Ab 1958 fuhr Mahle auf Werkswagen von VW. Aber auch mit einem 400 ccm Gogomobil. Ja, er gewann, aber das Fahrzeug war zu langsam für ihn, sagt er uns. Danach kam ein Borgward 1,5 Liter 1.500 RS im Rennsport. 1.000 Kilometer ging die Strecke nach Berlin. Da der Drehzahlmesser kaputt war, fuhr Mahle nur nach Gehör.

Weibliche Fans hießen damals "Boxenluder". Mahle erzählt, um den negativen Beigeschmack zu entschärfen, wurde der auch nicht sehr charmante Name "Rennpokal" für die Damen erfunden. Manch einer seiner Piloten-Kollegen kam direkt vom Schäferstündchen zum Rennen.

Wenn sich die Fahrer über Nacht mit Damen vergnügten, konnten sie laut Mahle besser und weicher fahren. Bis in die 1970er Jahre war es gang und gäbe, mit den schönen Frauen an der Rennstrecke zu turteln. In dieser Zeit sind allerdings jedes Jahr mehrere Piloten tödlich verunglückt.

Eberhard Mahle erzählt: "Das war eben noch die Zeit ohne Sicherheitsfeatures. Früher waren die Rennen gefährlich und es wurde wenig Geld verdient. Heute ist es genau umgekehrt. Es wird nicht mehr so rasant gefahren, aber die Gelder sprudeln. Motorsport war gefährlich und Sex war sicher." Nach seinem letzten Rennen hat er sich eine Fluglizenz als Berufspilot erworben und war dann noch rund 20 Jahre als Pilot mit eigener Firma tätig. Später wurde das Unternehmen an die Lufthansa verkauft. Er erzählt: "Ich habe bisher ein saumäßig interessantes Leben gehabt."

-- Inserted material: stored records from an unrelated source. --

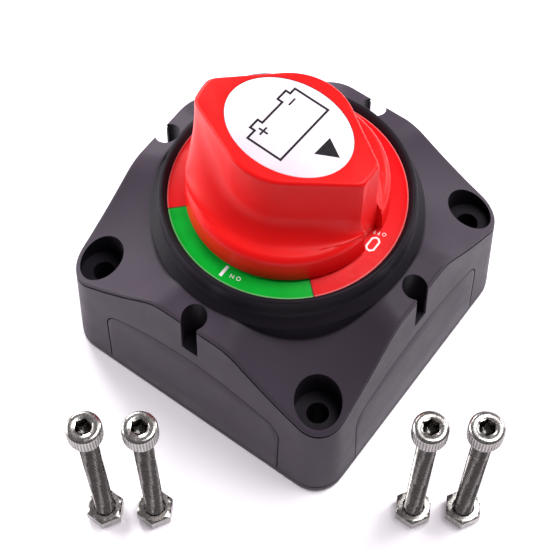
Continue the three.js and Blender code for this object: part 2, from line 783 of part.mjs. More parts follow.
// A closed skin through level outlines of equal point counts, with a flat foot and top.
function lofted(outlines) {
  const count = outlines[0].length;
  const corners = outlines.flat();
  const foot = corners.length;
  const top = foot + 1;
  corners.push(new THREE.Vector3(0, 0, outlines[0][0].z));
  corners.push(new THREE.Vector3(0, 0, outlines[outlines.length - 1][0].z));
  const faces = [];
  const last = (outlines.length - 1) * count;
  for (let i = 0; i < count; i++) {
    const j = (i + 1) % count;
    faces.push(foot, j, i, top, last + i, last + j);
    for (let level = 0; level < last; level += count) {
      faces.push(level + i, level + j, level + count + i);
      faces.push(level + j, level + count + j, level + count + i);
    }
  }
  const geometry = new THREE.BufferGeometry().setFromPoints(corners);
  return solid(geometry.setIndex(faces));
}

function knobOutline([z, stand, inset = 0, skirt_back = knob_r]) {
  const count = 60;
  const low = THREE.MathUtils.clamp((knob_top_z - 3 - z) / (knob_top_z - 3 - shelf_z), 0, 1);
  const soft = grip_soft + grip_flare * low * low;
  return Array.from({ length: count }, (_, i) => {
    const angle = (2 * Math.PI * i) / count;
    const plan = gripRadius(angle) + coveStand(z, angle) + stand;
    const grip = softMin(coneRadius(z) + inset, plan, soft);
    const r = Math.max(grip, coneRadius(z) - skirt_back);
    return new THREE.Vector3(r * Math.cos(angle), r * Math.sin(angle), z);
  });
}

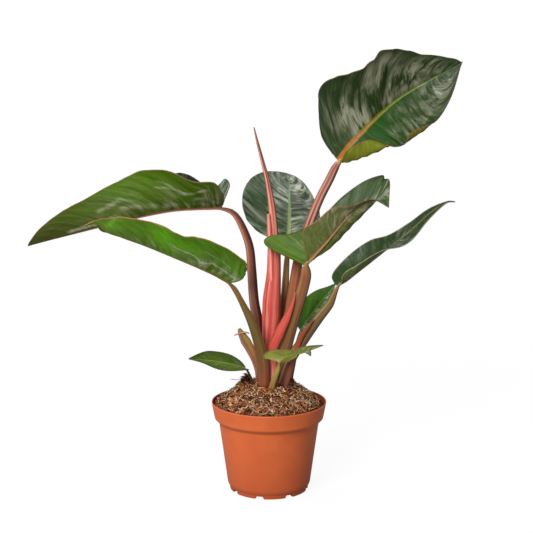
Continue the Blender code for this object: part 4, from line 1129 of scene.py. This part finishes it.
leaf_stalk("spear", [(1, 6, 100, 3.4, 2.6), (2, 6, 141, 3.6, 3), (6, 5, 198, 3.8, 3.2), (5, 5, 235, 3.9, 3.3),
    (3, 4, 263, 3.2, 2.8), (-1.2, 2, 289, 2.3, 2), (-5.6, 1, 307, 1.7, 1.5), (-10.3, 0, 325, 1.2, 1.1),
    (-13.6, -1, 339, 0.5, 0.5)],
    dict(along={0: (196, 76, 66), 0.45: (216, 96, 82), 0.56: (222, 134, 116), 0.68: (206, 122, 102),
        0.78: (136, 74, 56), 0.88: (92, 52, 38), 1: (70, 46, 34)}, shade=(140, 58, 40), side=0, width=0.14,
        streak=(240, 178, 158), lines=[(0.66, (236, 170, 152), 0.04, 0.8), (0.76, (150, 62, 46), 0.022, 0.85),
        (0.84, (226, 150, 132), 0.03, 0.7), (0.93, (104, 44, 34), 0.06, 0.8), (0.53, (150, 66, 50), 0.04, 0.7)]),
    "spear_leaf", channel=0.2)
leaf_stalk("spear_wrap", [(1, 6, 100, 5.2, 4.2), (0.6, 6, 138, 6.6, 4.6), (2, 6, 162, 8.4, 4.8),
    (2.6, 5, 180, 8.2, 4.7), (4.4, 5, 205, 6.4, 4.7), (4.8, 5, 238, 5.6, 4.5)],
    dict(along={0: (150, 58, 46), 0.2: (184, 72, 60), 0.4: (200, 78, 68), 0.75: (208, 88, 76), 1: (206, 100, 86)},
        shade=(140, 52, 34), side=0.02, width=0.17, streak=(226, 130, 114),
        lines=[(0.63, (150, 54, 42), 0.018, 0.9), (0.67, (230, 136, 120), 0.03, 0.65),
        (0.74, (188, 64, 56), 0.03, 0.7), (0.81, (228, 124, 110), 0.025, 0.6), (0.88, (176, 84, 50), 0.02, 0.8),
        (0.54, (230, 120, 106), 0.03, 0.6)]),
    "spear_sheath", channel=0.08)
leaf_stalk("spear_wrap_tip", [(3, 6, 172, 2, 1.6), (2.4, 4, 188, 2.8, 2.2), (2, 2.4, 204, 2.9, 2.4),
    (1.6, 1.4, 219, 2.6, 2.3), (1, 1, 233, 2.3, 2), (0.2, 1, 248, 2, 1.4), (-0.4, 1, 260, 1.6, 0.7)],
    dict(along={0: (216, 96, 86), 0.5: (222, 112, 100), 0.9: (214, 120, 104), 1: (186, 110, 84)},
        shade=(150, 62, 46), side=0, width=0.12, streak=(240, 160, 144), lines=[(0.72, (240, 170, 152), 0.05, 0.7),
        (0.84, (170, 70, 56), 0.03, 0.7)]),
    "spear_sheath")
leaf_stalk("inner_wrap", [(2, -8, 98, 6.4, 4), (2, -8.5, 110, 6.6, 3.6), (2, -8, 122, 5.4, 2.4),
    (3, -7.5, 135, 4.4, 1.6), (8.5, -8, 149, 4.6, 1.4), (16, -9, 165, 3.4, 1.2), (21.4, -10, 179, 1.8, 0.9),
    (24, -11, 189, 0.5, 0.4)],
    dict(along={0: (140, 66, 48), 0.12: (206, 118, 104), 0.28: (196, 84, 74), 0.4: (206, 76, 64),
        0.7: (214, 82, 68), 1: (196, 86, 66)}, shade=(150, 60, 44), side=0.55, width=0.1, streak=(240, 140, 122)),
    "inner_sheath")
leaf_stalk("red_wrap", [(15, -14.5, 100, 2.2, 1), (22, -16, 126, 2.6, 1), (28, -17.2, 146, 2.4, 1),
    (35, -19, 158, 1.6, 0.8), (41, -20, 166, 0.4, 0.3)],
    dict(along={0: (96, 50, 38), 0.35: (120, 60, 40), 0.5: (152, 70, 36), 0.9: (140, 66, 36), 1: (104, 40, 34)},
        shade=(100, 50, 30), side=0, width=0.14, streak=(200, 110, 66)),
    "red_sheath")
leaf_stalk("stub", [(-9, -2, 100, 2.6, 2.2), (-10.5, -3, 114, 2.8, 2.2), (-13, -4, 124, 3.4, 2.2),
    (-17, -5, 134, 4.2, 2.2), (-21.5, -6, 142.5, 4.6, 2), (-25.5, -7, 150, 3.2, 1.6), (-27.6, -7, 154.5, 1.4, 1.1)],
    dict(along={0: (150, 84, 58), 0.5: (158, 100, 58), 0.8: (150, 118, 58), 1: (118, 108, 56)},
        shade=(168, 104, 88), side=0.52, width=0.2, streak=(200, 142, 104), lines=[(0.7, (104, 88, 40), 0.05, 0.7)],
        rough=0.6),
    "dry_stub")
leaf_stalk("stub_flap", [(-32, -7.5, 148.2, 0.4, 0.5), (-29, -8, 149.6, 0.6, 1), (-25, -8.4, 151, 0.7, 1.4),
    (-21.5, -8.8, 151.4, 0.7, 1.6), (-18, -9, 150.4, 0.5, 1.2)],
    dict(along={0: (96, 44, 40), 0.25: (190, 104, 90), 0.7: (206, 130, 106), 1: (150, 90, 64)}, shade=(140, 74, 60),
        side=0.5, width=0.12, streak=(226, 160, 136), rough=0.6),
    "dry_stub")
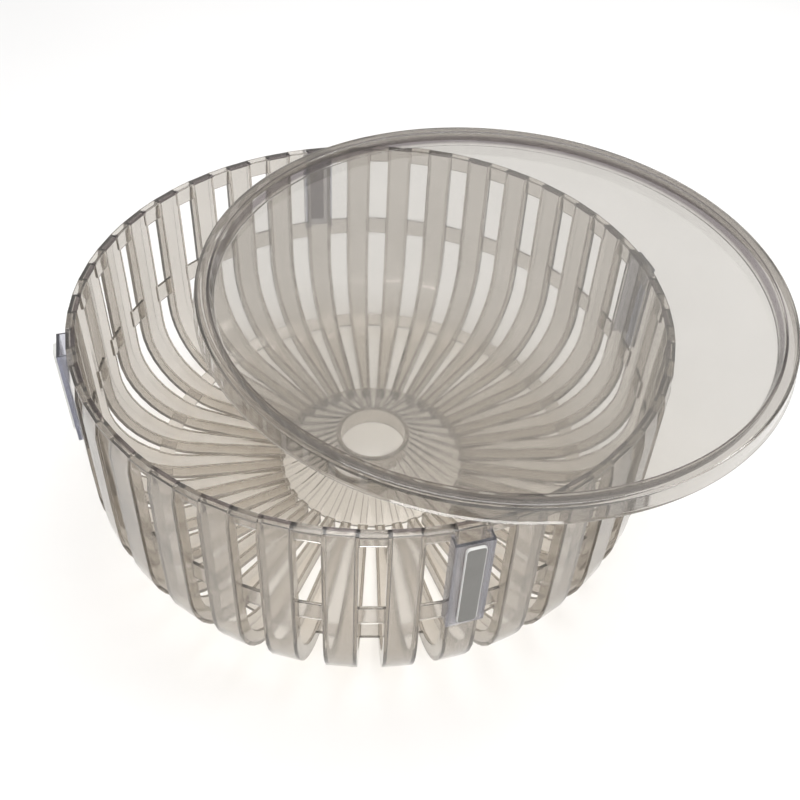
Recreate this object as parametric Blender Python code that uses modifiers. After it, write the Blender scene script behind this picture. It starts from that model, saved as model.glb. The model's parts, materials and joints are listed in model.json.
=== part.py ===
"""Round slotted container with a loose tray lid and four side clips. Metres, +Z up, front towards -Y.

The container is one moulding: hollow bars run down the wall, round the corner and along the floor to a raised
hub with a through hole, and rings join the bars at the rim, half way down and round the floor.
The origin is the centre of the underside of the object's bounding box.
"""

import math

import bmesh
import bpy
from mathutils import Matrix, Vector

# Driving dimensions
RIM_R = 0.305          # outer radius of the container's rim
HEIGHT = 0.262         # from the surface it stands on to the top of the rim
SKIN = 0.0030          # thickness of every moulded wall
GAP = 0.0003           # clearance between pieces that touch
BARS = 36
SLOT_ANGLE = math.radians(4.4)
CLIP_ANGLES = {"front": -70, "right": 20, "back": 110, "left": 200}
SHARP = math.radians(28)  # shading breaks at corners sharper than this
PAST = 0.001           # how far a cutter runs past the face it cuts

# Container, in section
BAR_ANGLE = math.tau / BARS - SLOT_ANGLE
WALL_R = 0.972 * RIM_R                  # inner face of the wall
BAR_R = 1.015 * RIM_R                   # outer face of the bars
BAR_TAPER = 0.0015                      # the bars lean in by this much under the rim
LEAST_CHANNEL = 0.35                    # share of a narrow bar's half width that stays hollow
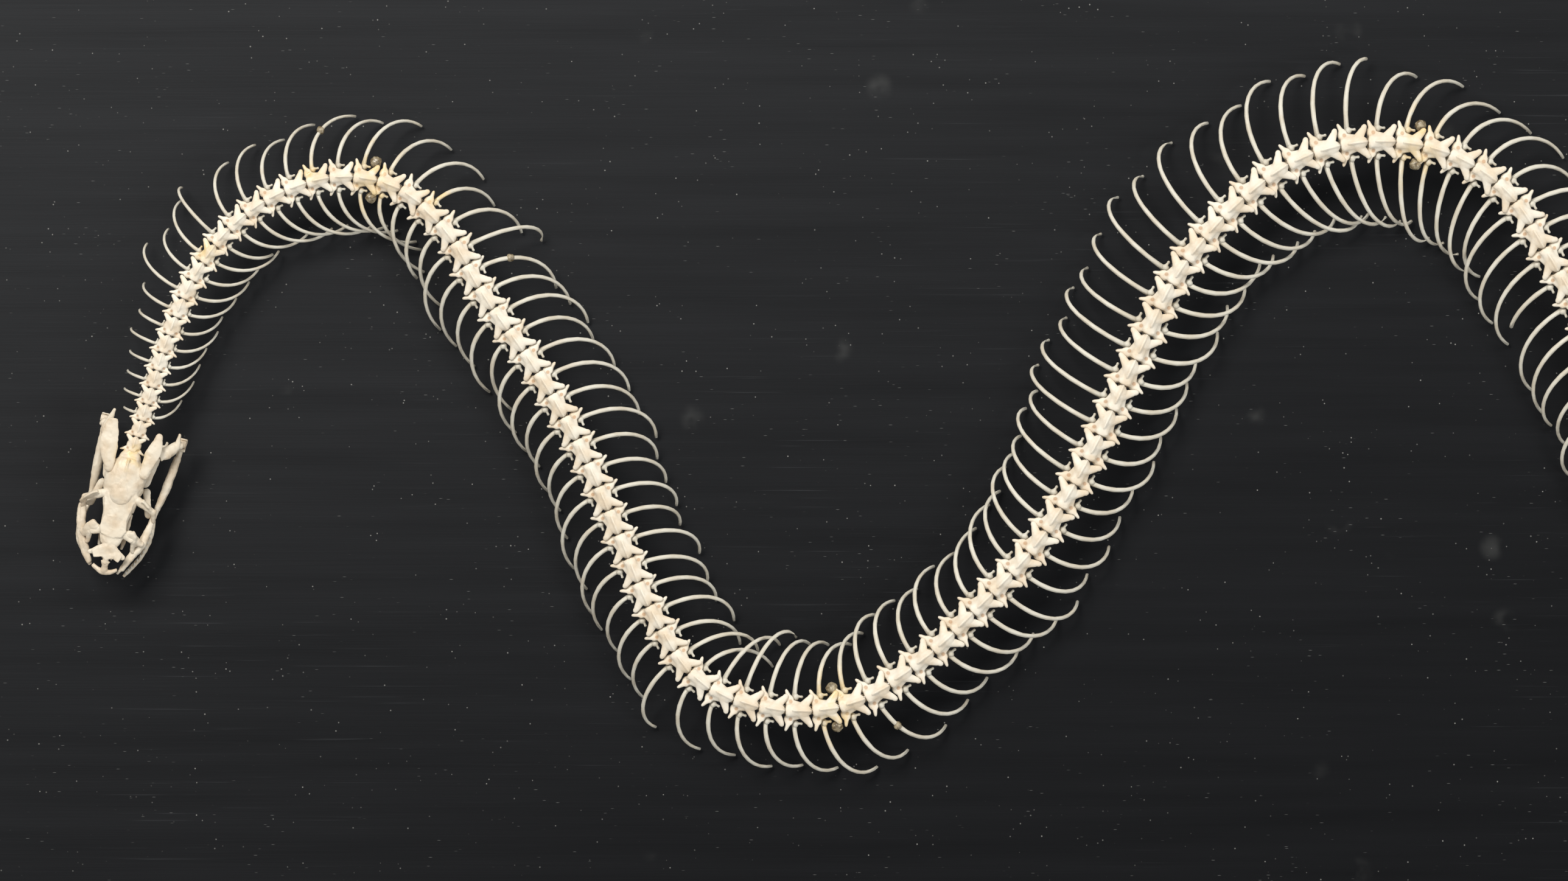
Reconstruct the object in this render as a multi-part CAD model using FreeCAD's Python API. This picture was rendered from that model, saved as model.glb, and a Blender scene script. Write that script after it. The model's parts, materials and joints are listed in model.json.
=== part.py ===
import FreeCAD, Part
import math
import os

# The skeleton of a snake, mounted on a black display board.
# Millimetres, +Z up. The origin is the middle of the board's underside.
# The head lies towards -X, and the spine runs in bends towards +X.
#
# A vertebra's own frame: +X to the tail, +Y to the snake's right, +Z up, with
# its origin on the neural canal. The skull's own frame: +X to the snout, +Y to
# the snake's left, +Z up, with its origin in the foramen magnum.

Vec = FreeCAD.Vector
RIGHT = 1
LEFT = -1

# Board
board_margin_x = 34.0
board_margin_y = 55.0
board_thickness = 12.0
board_edge_round = 1.5
screw_hole_diameter = 5.0
screw_inset = 12.0

# Spine: places that the neural canal passes through, seen from above, from the
# occiput at (0, 0) to the tail's tip
spine_height = 13.0
spine_places = [
    (0, 0), (3.2, 10), (9.3, 29), (14.3, 40.5), (23, 52.5), (34.5, 60.5), (48.3, 64.2),
    (60.6, 62), (69.3, 55.3), (82.2, 35.7), (93.6, 19.4), (104, 1), (111.9, -17), (120, -35.8),
    (131.3, -51.8), (147.5, -58), (165, -57), (181.3, -47.4), (195, -34.7), (208.3, -20.2),
    (220.4, -0.3), (231, 21.9), (240.9, 41.9), (253.4, 57), (268.2, 68), (285, 72.3),
    (302, 70), (315.5, 61.8),
    (325, 48), (335, 30), (345, 9), (354, -13), (366, -33), (382, -48), (402, -54), (421, -50),
    (436, -37), (446, -18), (455, 3), (467, 22), (484, 35), (504, 39), (522, 32), (534, 16),
    (542, -4), (552, -23), (567, -37), (586, -42), (604, -36), (617, -22), (622, -4), (615, 12),
]
tail_length = 178.0
tail_tip_height = 3.0

# Vertebrae: their spacing along the canal, as shares of the mid-trunk spacing
trunk_pitch = 6.3
pitch_shares = [
    (0, 0.59), (20, 0.66), (38, 0.73), (60, 0.81), (90, 0.88), (110, 0.93), (140, 0.945),
    (240, 0.947), (270, 1.003), (340, 1.003), (380, 1.023), (440, 1.023), (480, 1.0),
    (600, 0.97), (720, 0.88), (810, 0.76), (900, 0.52), (987, 0.26),
]
first_vertebra_at = 2.8

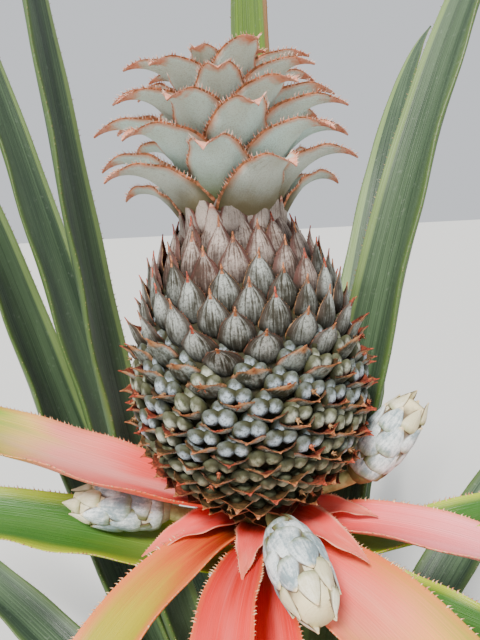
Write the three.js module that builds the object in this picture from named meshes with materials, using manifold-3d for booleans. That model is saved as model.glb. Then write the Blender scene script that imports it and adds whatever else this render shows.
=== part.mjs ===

Beim historischen Gaisberg-Rennen bin ich als Co-Pilotin dabei. Eberhard Mahle pilotiert den 356 B 1600 GS Carrera GTL Abarth. Dieses Fahrzeug aus dem Jahr 1960 wurde nur 20 Mal gebaut. Sicherheitsgurt Fehlanzeige, die Motoren dröhnen, Herr Mahle streift sich seine alten Lederhandschuhe über und gibt Vollgas. Mit 86 Jahren ist er topfit. Ich halte mich am Lederriemen fest und vertraue auf ihn. Tausende Zaungäste winken uns zu, so fühlt sich wohl Star-Ruhm an. Dass er der Sohn des Firmengründers Mahle ist, ein Unternehmen mit weltweit 80.000 Menschen, und so ganz nebenbei noch fünf Sprachen spricht, ist bei unserer Rallye-Tour nie Thema. Schwäbische Bescheidenheit. Eine Tugend, welche die Rennfahrer-Legende Eberhard Mahle noch imponierender macht.